Passage très rapide (une seule journée) mais très riche en rencontres et en échanges cette année (et en dédicaces).
Et une table-ronde en tant que participant au sujet des harmonies possibles ou impossibles en ligne, notamment au travers des médias sociaux. En compagnie du créateur de contenus Maxestlà, de l’écrivain Christopher Bouix et avec Romain Mc Killeron comme modérateur.
Je n’ai rien dit de très nouveau par rapport à ce que j’écris sur ce blog ou dans mes livres et articles mais je veux revenir ici sur deux points.
Le premier faisait suite à la question de comprendre et d’expliquer en quoi les médias et réseaux sociaux créent et redéfinissent nos liens (sociaux). Et la réponse est que là où l’économie du web initial s’était construite autour des pages web et au travers des liens hypertextes baptisés hyperliens, l’économie des réseaux sociaux s’était bâtie autour des profils envisagés comme autant de documents, en tentant d’en tracer les affects mobilisés et déposés dans chaque échange, lors de chaque signalement d’appartenance. Soit un passage des hyperliens à ce que l’on pourrait qualifier des hyperaffects. C’est tout con mais je ne l’avais jamais formulé comme ça et je trouve … que cela fait sens 🙂
L’autre point qui fut celui de la conclusion, était de savoir s’il était possible d’envisager un monde numérique reposant sur une logique d’harmonie universelle. Interrogation à laquelle j’ai répondu « oui ».
Oui parce que nous savons très exactement ce qu’il faut faire pour réduite drastiquement et quasiment supprimer l’essentiel des interactions toxiques et autres « biais de négativité algorithmique ». Il faut introduire de la friction, de l’adhérence dans les interactions pour leur rendre un coût cognitif significatif et permettre à chacun de simplement réfléchir à ce qu’il fait autrement que par un arc réflexe conditionné ; il faut effacer les métriques dites « de partage » pour tout le monde sauf pour celles et ceux qui sont à l’origine de la publication ; il faut diminuer la portée de propagation de l’ensemble des publications ; il faut principalement casser les chaînes de contamination virales ; et il faut quelques autres choses encore mais oui, nous savons très exactement ce qu’il faut faire pour retrouver des contextes principalement harmoniques.
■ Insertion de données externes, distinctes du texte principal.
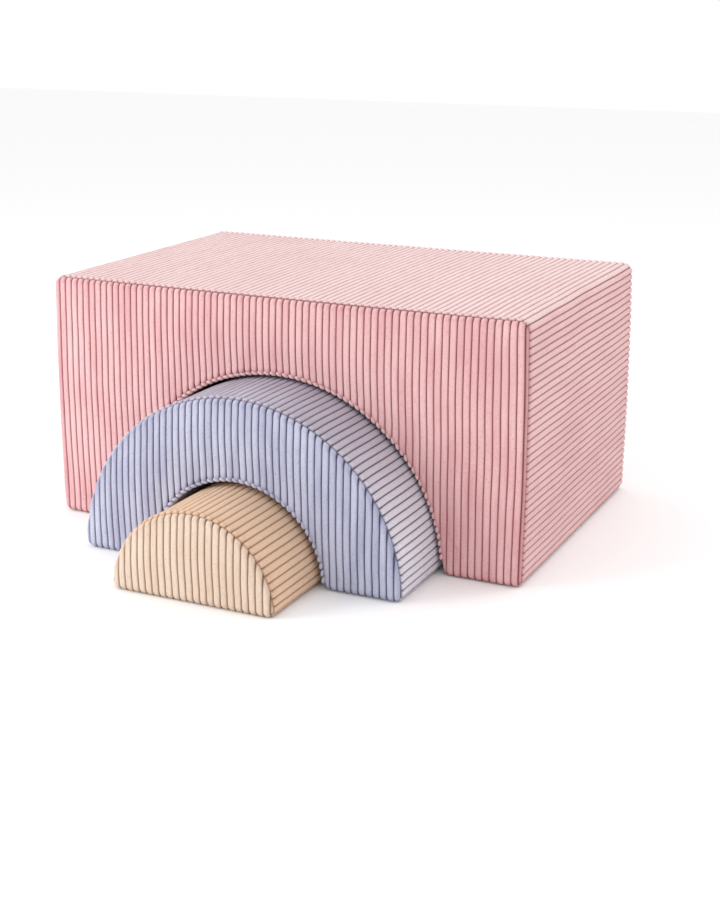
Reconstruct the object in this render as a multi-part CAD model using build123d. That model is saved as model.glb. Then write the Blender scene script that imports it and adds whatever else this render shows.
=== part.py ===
from build123d import *
from collections import namedtuple
import math
import os

# A nesting foam play set: a block with a half-round tunnel, an arch that fits the
# tunnel, and a half-round that fits the arch. Each is a foam core in an inner liner
# and a sewn, ribbed cover that zips off at the back.
#
# Millimetres, +Z up. The set's front faces -Y. The origin is on the floor, at the
# middle of the set as it stands with each piece drawn out one step.

# Overall sizes
BLOCK_WIDTH = 750.0
BLOCK_HEIGHT = 370.0
PIECE_DEPTH = 490.0
TUNNEL_RADIUS = 258.0
ARCH_HOLLOW_RADIUS = 135.0
PULL_OUT = 120.0

# Clearances between the nested pieces
ARCH_CLEARANCE = 7.0
HALF_ROUND_CLEARANCE = 10.0

# Edges: sewn front and back edges, folded top corners, fuller corners at the feet
EDGE_RADIUS = 10.0
FOLD_RADIUS = 14.0
FOOT_FULLNESS = 2.0

# Layers, from the outside in
COVER = 4.0
EASE = 0.3
LINER = 0.8

# Seams: how far in from a face the seam runs, and the thread that lies in it
SEAM_SETBACK = 6.0
THREAD = 0.8

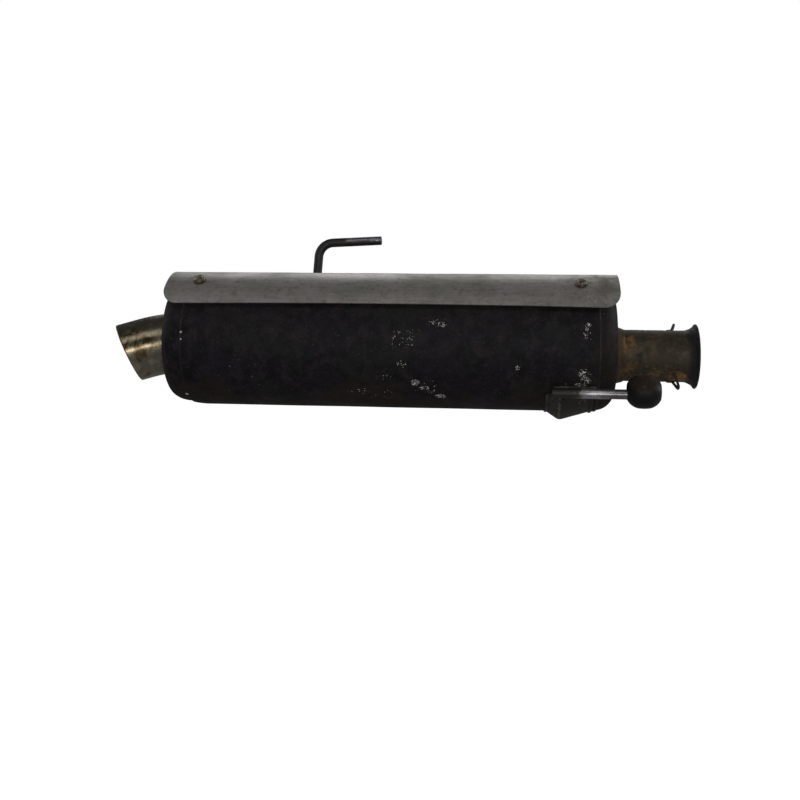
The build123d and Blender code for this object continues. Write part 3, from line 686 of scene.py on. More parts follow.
def rod_paint(bare_from, name, ground, bare_below=0.0, dull_from=None):
    """Black bar, bare from one X onwards with a ragged edge; duller from a second X onwards.

    bare_below > 0 keeps the underside black.
    """
    s = Shader(name)
    ragged = s.times(s.minus(s.noise(120, 6, 0.7), 0.5), 0.030)
    bare = s.step(s.plus(s.x, ragged), bare_from - 0.005, bare_from + 0.005)
    if bare_below:
        uneven = s.times(s.minus(s.noise(150, 6, 0.7, shift=3.0), 0.5), 1.6)
        shade = s.plus(s.up, uneven)
        bare = s.both(bare, s.step(shade, -bare_below, bare_below))
    worn = s.step(s.noise(130, 7, 0.72, shift=4.0), 0.60, 0.66)
    turned = s.noise(1, 3, 0.6, stretch=(900, 60, 60), shift=2.0)
    steel = s.mix(s.step(turned, 0.4, 0.6), tuple(c * 0.7 for c in ground), ground)
    stains = s.step(s.noise(90, 6, 0.7, shift=6.0), 0.50, 0.64)
    steel = s.lay(stains, 0.7, steel, (0.060, 0.056, 0.062))
    black = s.mix(s.noise(60, 5, 0.6, shift=8.0), (0.0050, 0.0042, 0.0048), (0.0170, 0.0145, 0.0125))
    black = s.lay(worn, 0.8, black, (0.050, 0.038, 0.028))
    if dull_from is not None:
        dull = s.step(s.plus(s.x, ragged), dull_from - 0.006, dull_from + 0.010)
        steel = s.lay(dull, 0.85, steel, (0.115, 0.108, 0.106))
    tint = s.mix(bare, black, steel)
    roughness = s.blend(bare, 0.52, s.blend(turned, 0.26, 0.40))
    normal = s.bump(s.noise(300, 5, 0.65, shift=1.0), 0.22, 0.0003)
    return s.finish(tint, roughness, s.blend(bare, 0.0, 0.9), normal, specular=0.3)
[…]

Mais j’ai également répondu « non » à cette question. Non car je ne crois pas à l’universel de l’harmonie de communautés humaines massives et numériquement agencées et rassemblées. Je crois qu’il est des effets de seuil au-delà desquels (et y compris en coupant l’ensemble des chaînes de contamination virales) plus aucune forme d’harmonie n’est possible car balayée par des architectures techniques toxiques. Personne, aucun et aucune d’entre nous n’est fait pour vivre dans un monde d’information à ce point entropique. Personne. L’information c’est normalement ce qui « met en forme » et c’est, dans les systèmes complexes, du vivant comme du mécanique et de l’informatique, ce qui permet de lutter contre l’entropie ; l’information c’est un facteur de néguentropie, d’ordre et d’organisation. Bien plus que notre seul rapport à l’information c’est la naturalité de l’information elle-même en tant que facteur néguentropique qui s’effondre dans la dimension plus que massive des populations et des discours en présence à l’échelle des grandes plateformes de médias numériques.
Il existe heureusement d’autres plateformes, moins massives, plus libres et libristes, mais aussi des marges, des canaux, des seuils, des espaces liminaires précieux, et qui sont soit indépendants des grandes plateformes numériques, soit qui s’y nichent et s’y tissent comme autant de repères (« d’heureux pairs ») et d’étranges attracteurs. C’est à l’ensemble de ces espaces liminaires et marginaux qu’il faut consacrer toute notre attention et toute la gamme de nos hyperaffects.
Merci à Roland Lehoucq et à l’ensemble des équipes qui bossent sur ce festival pour le maintenir, lui aussi, comme une marge nécessaire et un étrange attracteur, un grand festival de science-f(r)iction.